Wednesday, April 22, 2009

Train Ride to Jaisslamer

Grabbing some fruit & water from the train station, we boarded into the 2nd class non-AC sleeper car. On schedule, the train rocked into motion, bound for its final destination of Jaisalmer. Bordering the train tracks were small, shabby-looking dwellings - a large contrast to the tree and flower-lined spacious boulevards and stately buildings we saw a few hours earlier. As evening descended, the windows were closed to prevent the mosquitoes and dust from entering. The fan above only operated at a high speed, so I was particularly grateful for the bedsheet I had brought along. Despite the repeated stops (Express doesn’t mean direct without stops), noise, occasional smells from the bathroom, and requests to show our ticket, we somehow managed to get a few hours of sleep.
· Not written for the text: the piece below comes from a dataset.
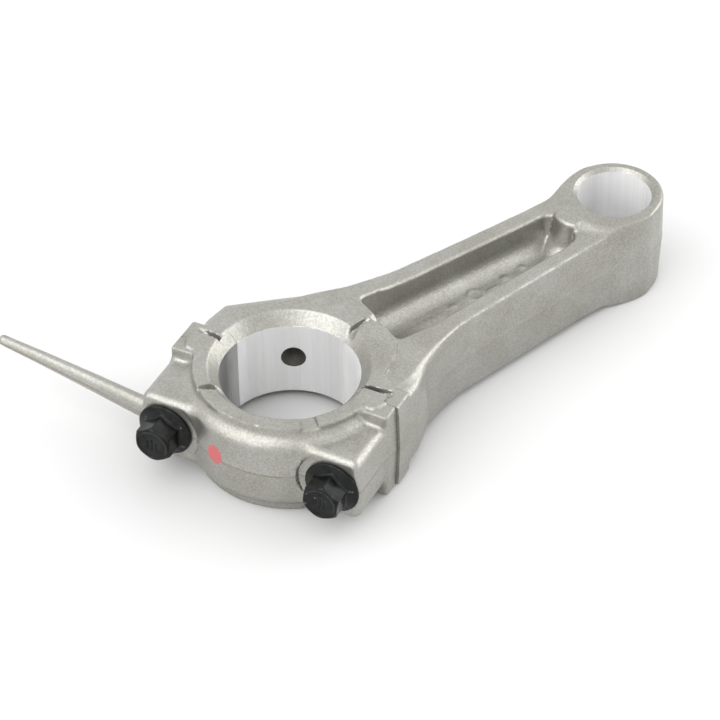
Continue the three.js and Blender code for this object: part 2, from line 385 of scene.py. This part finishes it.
def split_block(side):
    """The space on the rod's side (1) or the cap's side (-1) of the split, open at its lips."""
    far = 150
    shift = -side * SPLIT_GAP / 2
    lip = STEP_V - side * LIP_GAP / 2
    step = STEP_U + shift
    tongue = TONGUE_U + shift
    low = TONGUE_V + shift
    line = [(-far, lip), (-step, lip), (-step, shift), (0, shift), (0, low), (tongue, low), (tongue, shift),
            (step, shift), (step, lip), (far, lip)]
    return prism_object([*line, (far, -far * side), (-far, -far * side)], -40, 40)


# ---- the rod's castings ----------------------------------------------------------------------

def cap_uv(x, y):
    """The rod frame's x, y in the cap's frame."""
    c, s = math.cos(SPLIT_TURN), math.sin(SPLIT_TURN)
    return x * c + y * s, -x * s + y * c


def at_cap(u, v):
    point = Matrix.Rotation(SPLIT_TURN, 2) @ Vector((u, v))
    return point.x, point.y


def grooves(grid, runs):
    """Oil grooves across the thrust face, each (start, end, half width at start, at end)."""
    x, y, z = grid
    result = np.full(x.shape, 1e3)
    for start, end, wide, narrow in runs:
        length = math.dist(start, end)
        ux, uy = (end[0] - start[0]) / length, (end[1] - start[1]) / length
        along = (x - start[0]) * ux + (y - start[1]) * uy
        across = (y - start[1]) * ux - (x - start[0]) * uy
        share = np.clip(along / length, 0, 1)
        floor = HALF_T - 2.9 + 1.9 * share
        width = wide + (narrow - wide) * share
        groove = both(np.abs(across) - width, floor - np.abs(z), 0.3)
        result = np.minimum(result, both(groove, both(-3 - along, along - length)))
    return result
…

The emerging colors of dawn beckoned me to sit up. Before us was a vastly different landscape. The green of Delhi was replaced by brown barren-looking earth, interrupted by occasional scrubby trees or huts constructed of stone slabs or mud. Carefully piled stones or fences made out of the same vertical stone slabs demarcated the fields. Wheat grew in some fields, with the mostly female workers harvesting by hand, gathering bundles together likely in much the same way as they did in Biblical times. The train stopped for various intervals, with the train begging to empty as we neared our desert destination. A life-blood of these Indian towns, the small train stations enabled us to glimpse part of its events: a young woman brightly clad in a odhni scarf and matching sari talking on her cell phone with her bonnet-clad infant looking up at her with his eyeliner-decorated eyes, two wrinkled men wearing red turbans chatting as they sip sweet tea, and a woman patiently squatting on the platform with a watch peeking through the large collection of bangles around her wrist. To one side of the track I see men already taking their first tea break of the day, pausing from their labor of constructing a track using concrete railroad ties. As the train once again begins, we pass by a truck carrying a mound of colorful mattresses. Children run towards the train and wave, excitedly pointing as we wave back.